STAMBERG: Travel is endless, she says; so is good design. And, Walsh says, an airport show lets the passionate collector capture an untapped audience.
Ms. WALSH: I calculated that with the number of flights in and out each day, the number of passengers and crew, you're bound to be exposed to people who'd never go to a silver show.
STAMBERG: The SFO's clout as the only accredited airport museum in the country also appeals to collector Walsh. It means they have met professional criteria established by the American Association of Museums.

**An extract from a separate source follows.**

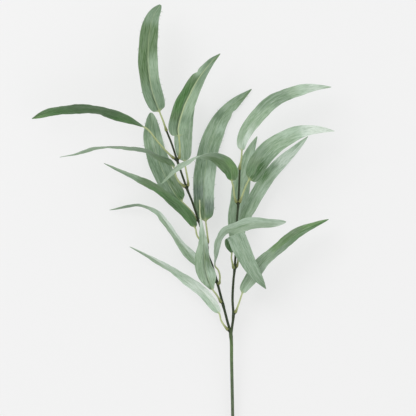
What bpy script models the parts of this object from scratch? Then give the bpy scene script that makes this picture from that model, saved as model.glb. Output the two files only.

Accreditation has certainly helped SFO. In the early days, local institutions would just lend the airport a few things.
Mr. GARFIELD: You know, isn't it cute? The kids are doing a show. But now I think, you know, we hold our heads up with the rest of them. It's almost like getting the Good Housekeeping seal of approval.
STAMBERG: And with that seal of approval, the San Francisco Airport Museum is bringing art to where the people are - those frazzled, stressed, skittish travelers for whom a dose of beauty may be just the right ticket.
Unidentified man: Which way to Jet Blue?
STAMBERG: I'm Susan Stamberg, NPR News.
STEVE INSKEEP, host:
Now, for those stranded in other cities, we have some other museum attractions. In New York City, raise a glass at the Queens County Farm Museum. The 47-acre farm has been raising grapes and next month will uncork the first bottles of its own wine. Remember, this is Queens, home of LaGuardia Airport and JFK, the mythical home of Archie Bunker and the giant ash heaps described by F. Scott Fitzgerald; home of the Mets and the L train; home of landmarks with names like Flushing Meadow and Hellgate Bridge and Steinway Street, Greek restaurants and film studios and cemeteries that stretch to the horizon, and now also home of a winery - my former home.
Passengers trapped in London this week might consider another attraction: the Science Museum displays what is believed to be the world's first push-up bra -from 1880. And in Las Vegas, dueling mob museums are gearing up for a showdown when they open in the coming year: the Museum of Organized Crime in Law Enforcement faces the Mob Experience.